- Job:
Your task is to locate every line holding the string "materials" and to copy each of them.

-=-=-

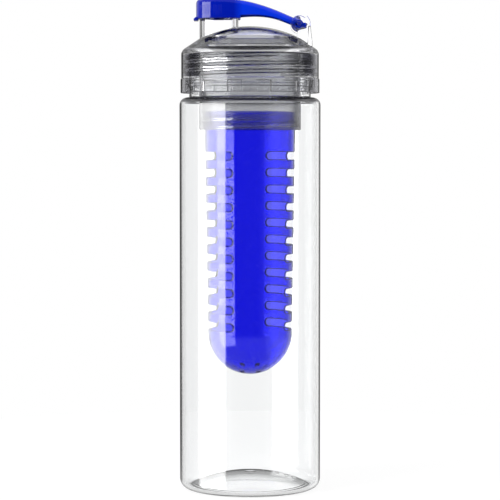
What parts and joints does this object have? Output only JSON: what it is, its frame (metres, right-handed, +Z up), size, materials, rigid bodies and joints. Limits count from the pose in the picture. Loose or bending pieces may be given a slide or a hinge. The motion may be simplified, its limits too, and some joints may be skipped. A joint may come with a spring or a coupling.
{
  "type": "water bottle",
  "caption": "Clear cylindrical sports bottle with a threaded neck, a clear screw lid with a drinking spout under a hinged blue cap, and a blue slotted fruit infuser hung inside.",
  "frame": {"origin": "centre of the ring that the bottle stands on", "axes": "+Z up along the bottle, -X towards the drinking spout, +X towards the cap's hinge"},
  "size_m": [0.07, 0.07, 0.2437],
  "materials": {
    "bottle_clear": "clear moulded plastic, glossy",
    "lid_clear": "clear moulded plastic, glossy, faintly lilac",
    "collar_translucent": "grey translucent plastic, softly frosted",
    "cap_blue": "opaque royal blue plastic, glossy",
    "infuser_blue": "deep blue see-through plastic, glossy",
    "silicone_pale": "pale soft silicone"
  },
  "bodies": {
    "bottle": {"bottle_body": "bottle_clear"},
    "gasket": {"lid_gasket": "silicone_pale"},
    "lid": {"screw_lid": "lid_clear", "infuser_collar": "collar_translucent", "hinge_pin": "cap_blue"},
    "cap": {"flip_cap": "cap_blue", "spout_seal": "silicone_pale"},
    "infuser": {"infuser": "infuser_blue"}
  },
  "joints": [
    {"name": "lid_lift", "type": "slide", "parent": "bottle", "child": "gasket", "axis": [0, 0, 1], "range_m": [0, 0.012]},
    {"name": "lid_turn", "type": "hinge", "parent": "gasket", "child": "lid", "pos_m": [0, 0, 0.218], "axis": [0, 0, 1], "range_deg": [0, 1080]},
    {"name": "cap_flip", "type": "hinge", "parent": "lid", "child": "cap", "pos_m": [0.0242, 0, 0.2308], "axis": [0, 1, 0], "range_deg": [0, 130]},
    {"name": "infuser_drop", "type": "slide", "parent": "lid", "child": "infuser", "axis": [0, 0, -1], "range_m": [0, 0.012]}
  ],
  "couplings": [
    {"joint": "lid_lift", "follows": "lid_turn", "m_per_rad": 0.00063662}
  ]
}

-=-=-

- Completed task:
What parts and joints does this object have? Output only JSON: what it is, its frame (metres, right-handed, +Z up), size, materials, rigid bodies and joints. Limits count from the pose in the picture. Loose or bending pieces may be given a slide or a hinge. The motion may be simplified, its limits too, and some joints may be skipped. A joint may come with a spring or a coupling.
  "materials": {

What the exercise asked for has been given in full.